The Murano was a 2016 leftover... still had only like 50 miles, so technically brand new, but Nissan needed to get rid of the 2016's so they had an insane lease special on it. Ours was actually one of very few leftovers available - I checked every dealer within 1,000 miles. Without the discounts I think they said it would have been over $500/month. The MSRP is right on the paperwork... they shouldn't be allowed to advertise a false MSRP. An AWD platinum with every single option and package is pretty expensive.
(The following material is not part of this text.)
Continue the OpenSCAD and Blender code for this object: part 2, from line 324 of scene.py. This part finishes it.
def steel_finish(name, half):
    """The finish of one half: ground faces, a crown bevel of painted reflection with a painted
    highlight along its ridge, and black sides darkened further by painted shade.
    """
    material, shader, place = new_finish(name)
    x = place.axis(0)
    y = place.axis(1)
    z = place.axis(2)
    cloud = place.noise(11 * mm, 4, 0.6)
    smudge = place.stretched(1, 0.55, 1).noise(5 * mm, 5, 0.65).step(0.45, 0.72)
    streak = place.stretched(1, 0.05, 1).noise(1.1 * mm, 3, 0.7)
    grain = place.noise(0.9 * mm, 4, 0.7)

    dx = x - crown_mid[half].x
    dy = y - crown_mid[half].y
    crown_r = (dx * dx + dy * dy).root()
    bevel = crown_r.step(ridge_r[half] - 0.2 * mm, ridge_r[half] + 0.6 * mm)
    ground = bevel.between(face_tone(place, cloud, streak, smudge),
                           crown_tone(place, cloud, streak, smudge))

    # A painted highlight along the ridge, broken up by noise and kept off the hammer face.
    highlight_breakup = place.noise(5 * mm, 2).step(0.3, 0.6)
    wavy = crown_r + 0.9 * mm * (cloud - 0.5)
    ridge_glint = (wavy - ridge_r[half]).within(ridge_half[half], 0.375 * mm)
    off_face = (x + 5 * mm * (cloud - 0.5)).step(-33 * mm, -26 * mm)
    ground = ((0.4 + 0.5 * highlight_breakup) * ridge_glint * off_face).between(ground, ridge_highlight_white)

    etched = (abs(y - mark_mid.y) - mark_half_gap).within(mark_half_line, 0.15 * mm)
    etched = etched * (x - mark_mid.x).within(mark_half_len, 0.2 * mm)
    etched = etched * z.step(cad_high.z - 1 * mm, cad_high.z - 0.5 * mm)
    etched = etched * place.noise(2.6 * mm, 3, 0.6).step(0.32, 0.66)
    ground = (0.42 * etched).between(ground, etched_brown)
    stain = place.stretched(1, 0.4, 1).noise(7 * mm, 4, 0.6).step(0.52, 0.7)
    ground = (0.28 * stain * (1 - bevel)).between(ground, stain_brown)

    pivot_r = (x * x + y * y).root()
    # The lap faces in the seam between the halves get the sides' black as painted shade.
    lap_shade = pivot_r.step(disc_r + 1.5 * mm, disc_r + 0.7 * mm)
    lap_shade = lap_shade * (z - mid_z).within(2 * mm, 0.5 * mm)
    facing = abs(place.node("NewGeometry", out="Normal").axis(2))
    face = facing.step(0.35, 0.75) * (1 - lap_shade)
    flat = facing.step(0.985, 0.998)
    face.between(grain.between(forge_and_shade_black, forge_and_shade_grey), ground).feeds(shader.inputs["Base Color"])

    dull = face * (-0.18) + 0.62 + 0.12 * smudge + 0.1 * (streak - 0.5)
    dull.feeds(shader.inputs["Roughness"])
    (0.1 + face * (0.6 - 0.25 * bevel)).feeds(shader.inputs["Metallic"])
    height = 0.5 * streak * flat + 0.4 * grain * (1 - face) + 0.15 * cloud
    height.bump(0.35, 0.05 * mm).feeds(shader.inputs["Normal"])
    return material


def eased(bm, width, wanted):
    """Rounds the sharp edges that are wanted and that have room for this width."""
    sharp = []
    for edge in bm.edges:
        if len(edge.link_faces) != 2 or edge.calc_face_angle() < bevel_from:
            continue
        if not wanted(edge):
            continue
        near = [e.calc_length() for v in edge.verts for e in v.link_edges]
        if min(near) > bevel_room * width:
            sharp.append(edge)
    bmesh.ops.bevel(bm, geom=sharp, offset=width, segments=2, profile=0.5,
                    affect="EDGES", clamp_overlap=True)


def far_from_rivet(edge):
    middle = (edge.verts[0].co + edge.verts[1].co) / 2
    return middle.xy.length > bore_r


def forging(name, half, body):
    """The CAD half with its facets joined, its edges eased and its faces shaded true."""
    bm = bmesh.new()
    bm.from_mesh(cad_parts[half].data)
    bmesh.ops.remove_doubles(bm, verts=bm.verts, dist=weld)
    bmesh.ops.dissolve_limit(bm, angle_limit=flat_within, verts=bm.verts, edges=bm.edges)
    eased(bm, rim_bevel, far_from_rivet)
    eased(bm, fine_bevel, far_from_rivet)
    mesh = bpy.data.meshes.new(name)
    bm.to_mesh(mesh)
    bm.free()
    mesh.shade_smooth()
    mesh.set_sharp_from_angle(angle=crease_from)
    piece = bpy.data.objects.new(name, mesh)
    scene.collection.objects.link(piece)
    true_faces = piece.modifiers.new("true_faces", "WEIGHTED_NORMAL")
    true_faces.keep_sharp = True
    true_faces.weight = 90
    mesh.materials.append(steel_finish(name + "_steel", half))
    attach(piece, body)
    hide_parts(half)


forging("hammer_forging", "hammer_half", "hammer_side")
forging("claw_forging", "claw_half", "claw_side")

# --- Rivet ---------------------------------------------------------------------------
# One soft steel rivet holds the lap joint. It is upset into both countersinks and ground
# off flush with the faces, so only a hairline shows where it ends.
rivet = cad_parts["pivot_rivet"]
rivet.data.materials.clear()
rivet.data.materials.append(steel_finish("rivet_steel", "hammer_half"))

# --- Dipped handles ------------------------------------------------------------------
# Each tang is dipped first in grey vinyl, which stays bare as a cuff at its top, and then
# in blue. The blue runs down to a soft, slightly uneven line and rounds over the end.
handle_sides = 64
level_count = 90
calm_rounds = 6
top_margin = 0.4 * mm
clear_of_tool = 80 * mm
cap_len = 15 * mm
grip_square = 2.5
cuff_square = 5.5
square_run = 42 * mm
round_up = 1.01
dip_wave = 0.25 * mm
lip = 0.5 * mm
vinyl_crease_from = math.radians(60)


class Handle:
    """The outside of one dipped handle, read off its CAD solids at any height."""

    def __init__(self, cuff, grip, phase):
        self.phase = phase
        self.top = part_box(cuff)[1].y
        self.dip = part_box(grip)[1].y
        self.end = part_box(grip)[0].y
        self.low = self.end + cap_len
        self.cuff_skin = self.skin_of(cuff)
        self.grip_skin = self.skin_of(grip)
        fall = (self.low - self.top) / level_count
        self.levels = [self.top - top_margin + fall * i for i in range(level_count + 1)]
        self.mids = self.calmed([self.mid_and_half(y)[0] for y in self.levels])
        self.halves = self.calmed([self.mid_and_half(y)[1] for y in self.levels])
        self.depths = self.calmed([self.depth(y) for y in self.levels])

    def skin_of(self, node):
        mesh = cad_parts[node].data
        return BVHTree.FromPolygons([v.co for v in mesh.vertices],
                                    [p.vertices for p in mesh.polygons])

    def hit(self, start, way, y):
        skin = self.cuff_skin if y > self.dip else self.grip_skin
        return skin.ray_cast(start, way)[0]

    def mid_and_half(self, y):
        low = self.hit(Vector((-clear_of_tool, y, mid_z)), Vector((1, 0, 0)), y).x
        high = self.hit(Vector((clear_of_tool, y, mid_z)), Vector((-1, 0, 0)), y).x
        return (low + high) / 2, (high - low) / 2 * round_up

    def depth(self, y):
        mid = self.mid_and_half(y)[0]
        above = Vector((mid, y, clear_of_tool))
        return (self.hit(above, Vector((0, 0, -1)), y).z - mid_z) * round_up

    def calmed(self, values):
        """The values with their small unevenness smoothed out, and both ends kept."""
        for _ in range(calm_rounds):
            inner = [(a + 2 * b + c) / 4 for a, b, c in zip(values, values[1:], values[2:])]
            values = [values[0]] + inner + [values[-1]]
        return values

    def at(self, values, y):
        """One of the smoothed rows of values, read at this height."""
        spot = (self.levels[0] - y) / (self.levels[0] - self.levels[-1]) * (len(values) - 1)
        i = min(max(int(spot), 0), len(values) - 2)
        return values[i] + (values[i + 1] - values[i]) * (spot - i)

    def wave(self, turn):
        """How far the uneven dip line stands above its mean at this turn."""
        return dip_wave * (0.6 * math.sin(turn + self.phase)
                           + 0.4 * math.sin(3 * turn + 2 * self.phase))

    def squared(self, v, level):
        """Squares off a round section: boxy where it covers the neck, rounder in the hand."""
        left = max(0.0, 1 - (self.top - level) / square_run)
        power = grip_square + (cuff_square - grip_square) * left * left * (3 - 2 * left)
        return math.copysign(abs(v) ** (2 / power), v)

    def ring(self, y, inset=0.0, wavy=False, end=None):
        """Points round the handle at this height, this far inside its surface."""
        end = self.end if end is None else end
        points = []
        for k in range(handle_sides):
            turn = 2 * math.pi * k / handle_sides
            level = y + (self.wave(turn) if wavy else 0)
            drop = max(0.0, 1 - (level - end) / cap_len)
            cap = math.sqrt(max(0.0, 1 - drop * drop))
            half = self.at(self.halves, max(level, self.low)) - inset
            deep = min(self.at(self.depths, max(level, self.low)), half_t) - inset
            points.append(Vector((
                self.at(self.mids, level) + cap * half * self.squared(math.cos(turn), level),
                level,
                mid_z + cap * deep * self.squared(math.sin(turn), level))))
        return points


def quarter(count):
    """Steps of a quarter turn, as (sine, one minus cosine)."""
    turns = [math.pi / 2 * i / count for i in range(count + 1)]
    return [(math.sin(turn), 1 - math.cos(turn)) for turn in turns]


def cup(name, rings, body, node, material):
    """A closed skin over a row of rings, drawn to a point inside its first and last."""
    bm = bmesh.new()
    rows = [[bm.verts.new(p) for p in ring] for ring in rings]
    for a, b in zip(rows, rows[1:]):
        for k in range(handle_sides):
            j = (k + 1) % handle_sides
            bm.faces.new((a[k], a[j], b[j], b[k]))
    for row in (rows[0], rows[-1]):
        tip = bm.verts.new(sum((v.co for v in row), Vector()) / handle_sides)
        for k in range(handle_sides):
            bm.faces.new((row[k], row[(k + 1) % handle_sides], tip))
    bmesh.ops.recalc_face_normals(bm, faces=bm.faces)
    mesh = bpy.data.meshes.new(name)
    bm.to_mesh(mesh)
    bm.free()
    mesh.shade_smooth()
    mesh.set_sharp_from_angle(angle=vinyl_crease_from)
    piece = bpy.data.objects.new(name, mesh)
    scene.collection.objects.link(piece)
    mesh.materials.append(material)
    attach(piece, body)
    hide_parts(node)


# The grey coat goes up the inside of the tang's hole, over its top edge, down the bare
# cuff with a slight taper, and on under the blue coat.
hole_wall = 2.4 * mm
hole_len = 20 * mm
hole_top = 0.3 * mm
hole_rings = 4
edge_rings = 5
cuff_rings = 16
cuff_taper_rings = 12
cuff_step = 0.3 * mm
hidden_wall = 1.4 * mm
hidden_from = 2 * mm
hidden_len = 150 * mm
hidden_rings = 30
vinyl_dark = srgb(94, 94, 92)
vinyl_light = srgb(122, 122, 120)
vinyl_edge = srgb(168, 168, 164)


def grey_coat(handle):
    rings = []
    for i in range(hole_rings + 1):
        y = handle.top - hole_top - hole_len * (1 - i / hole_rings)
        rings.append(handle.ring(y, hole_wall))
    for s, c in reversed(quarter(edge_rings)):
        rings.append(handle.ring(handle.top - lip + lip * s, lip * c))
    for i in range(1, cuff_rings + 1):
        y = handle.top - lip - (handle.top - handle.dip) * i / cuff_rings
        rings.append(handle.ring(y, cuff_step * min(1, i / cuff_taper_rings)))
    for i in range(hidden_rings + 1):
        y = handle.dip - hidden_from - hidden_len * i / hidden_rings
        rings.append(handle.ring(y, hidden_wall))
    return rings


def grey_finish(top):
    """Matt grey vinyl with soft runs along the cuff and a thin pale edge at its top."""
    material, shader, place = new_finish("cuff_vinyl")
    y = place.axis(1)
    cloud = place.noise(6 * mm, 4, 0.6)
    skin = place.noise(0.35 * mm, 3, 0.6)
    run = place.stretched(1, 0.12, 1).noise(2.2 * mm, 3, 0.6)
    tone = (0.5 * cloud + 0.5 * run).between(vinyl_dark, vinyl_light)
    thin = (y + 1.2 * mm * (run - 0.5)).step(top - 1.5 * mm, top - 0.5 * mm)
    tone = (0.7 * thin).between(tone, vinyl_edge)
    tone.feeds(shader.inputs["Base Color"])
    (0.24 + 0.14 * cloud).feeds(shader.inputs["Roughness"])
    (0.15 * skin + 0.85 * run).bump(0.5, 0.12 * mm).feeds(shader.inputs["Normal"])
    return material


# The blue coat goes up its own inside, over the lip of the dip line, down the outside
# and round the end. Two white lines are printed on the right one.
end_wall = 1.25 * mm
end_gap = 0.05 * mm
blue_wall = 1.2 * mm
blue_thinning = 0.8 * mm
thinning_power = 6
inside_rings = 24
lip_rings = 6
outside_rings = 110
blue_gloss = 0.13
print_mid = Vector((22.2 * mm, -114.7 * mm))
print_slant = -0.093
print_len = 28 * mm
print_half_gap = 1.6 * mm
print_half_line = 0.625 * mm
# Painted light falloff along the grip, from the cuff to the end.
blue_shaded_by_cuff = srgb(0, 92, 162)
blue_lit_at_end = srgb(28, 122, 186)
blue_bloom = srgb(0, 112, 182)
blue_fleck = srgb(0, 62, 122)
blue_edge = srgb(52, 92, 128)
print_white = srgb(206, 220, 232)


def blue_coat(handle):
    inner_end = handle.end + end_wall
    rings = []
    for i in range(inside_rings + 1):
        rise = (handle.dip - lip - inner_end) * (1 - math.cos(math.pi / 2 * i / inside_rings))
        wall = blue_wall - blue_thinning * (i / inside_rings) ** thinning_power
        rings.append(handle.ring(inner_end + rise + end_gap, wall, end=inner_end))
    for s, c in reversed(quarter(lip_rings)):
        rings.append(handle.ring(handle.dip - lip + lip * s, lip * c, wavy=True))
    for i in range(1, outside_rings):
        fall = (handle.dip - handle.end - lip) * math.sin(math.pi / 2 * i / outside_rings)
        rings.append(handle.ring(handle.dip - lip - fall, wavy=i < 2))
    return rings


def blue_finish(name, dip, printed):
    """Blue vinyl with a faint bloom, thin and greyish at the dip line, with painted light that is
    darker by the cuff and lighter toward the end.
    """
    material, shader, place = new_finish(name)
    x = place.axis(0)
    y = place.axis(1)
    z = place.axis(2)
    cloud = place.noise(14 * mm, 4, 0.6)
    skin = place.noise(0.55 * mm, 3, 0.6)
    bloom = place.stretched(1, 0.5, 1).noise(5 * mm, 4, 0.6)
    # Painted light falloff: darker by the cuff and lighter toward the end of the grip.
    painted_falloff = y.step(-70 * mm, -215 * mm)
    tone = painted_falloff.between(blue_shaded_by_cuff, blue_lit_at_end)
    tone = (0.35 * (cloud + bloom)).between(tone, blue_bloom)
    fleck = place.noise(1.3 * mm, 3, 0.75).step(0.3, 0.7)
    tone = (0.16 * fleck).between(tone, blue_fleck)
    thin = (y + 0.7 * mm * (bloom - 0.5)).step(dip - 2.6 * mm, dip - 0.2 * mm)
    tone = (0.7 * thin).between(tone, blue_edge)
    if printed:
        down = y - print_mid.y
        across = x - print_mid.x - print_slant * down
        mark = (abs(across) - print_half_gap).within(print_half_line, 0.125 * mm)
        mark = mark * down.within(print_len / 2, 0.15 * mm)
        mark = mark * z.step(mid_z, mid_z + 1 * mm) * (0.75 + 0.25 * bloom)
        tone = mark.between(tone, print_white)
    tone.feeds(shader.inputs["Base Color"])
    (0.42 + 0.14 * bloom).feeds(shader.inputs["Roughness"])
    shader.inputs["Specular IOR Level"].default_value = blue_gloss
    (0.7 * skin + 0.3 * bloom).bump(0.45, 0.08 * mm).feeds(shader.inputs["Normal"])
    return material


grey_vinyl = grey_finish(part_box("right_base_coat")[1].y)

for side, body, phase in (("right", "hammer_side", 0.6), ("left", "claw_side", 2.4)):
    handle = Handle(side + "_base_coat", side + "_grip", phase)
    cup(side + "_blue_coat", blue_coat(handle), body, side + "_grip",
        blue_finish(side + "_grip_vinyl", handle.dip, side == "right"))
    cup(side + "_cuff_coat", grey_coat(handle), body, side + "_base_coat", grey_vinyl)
Question is - what will the residual be after 3 years ? 50%/55%/60%. ? - What is the MF - market rate is quite low. - The tax credit is meant to help people buy, by reducing the cost they have to pay monthly. I expect manufacturers to pass them on to the buyers.

anyone's guess. one could assume it would be similar to S or X, but this is a 35K (starting price) car, not a $70K+ car again, anyone's guess. I wouldn't be surprised if it was .002 or even worse. Tesla MFs have always been horrible. that's not what Telsa (or their leasing partners) does unfortunately or at least what they have been doing. Credit gets absorbed into the residual value.

Overall, Tesla has terrible lease deal, with crappy residuals compared to BMW or MB and very terrible MF. It's generally a better deal to buy instead of lease a Tesla even assuming you sell within 2-3 years.

I'm not sure if that is 100% accurate. Nobody wants to buy older generation smartphones. I guess you can find someone, but it'll be at severely reduced price. It'll be a similar situation for Tesla's. I'm sort of envious of people with AP2.

It really does feel like tech is moving so fast that a new Tesla today could be significantly less desirable a few years from now compared to what the market has historically seen for used vehicles. Size-issues aside, I wasn't even remotely interested in the "affordable" high mileage CPO Model Ss that Tesla put up on their site last week because most were just too old to compete with where cars are today and where they're headed in terms of tech. I think that this sort of difficult-to-quantify variable of antiquated tech is what makes a seemingly "bad" Tesla lease deal tempting.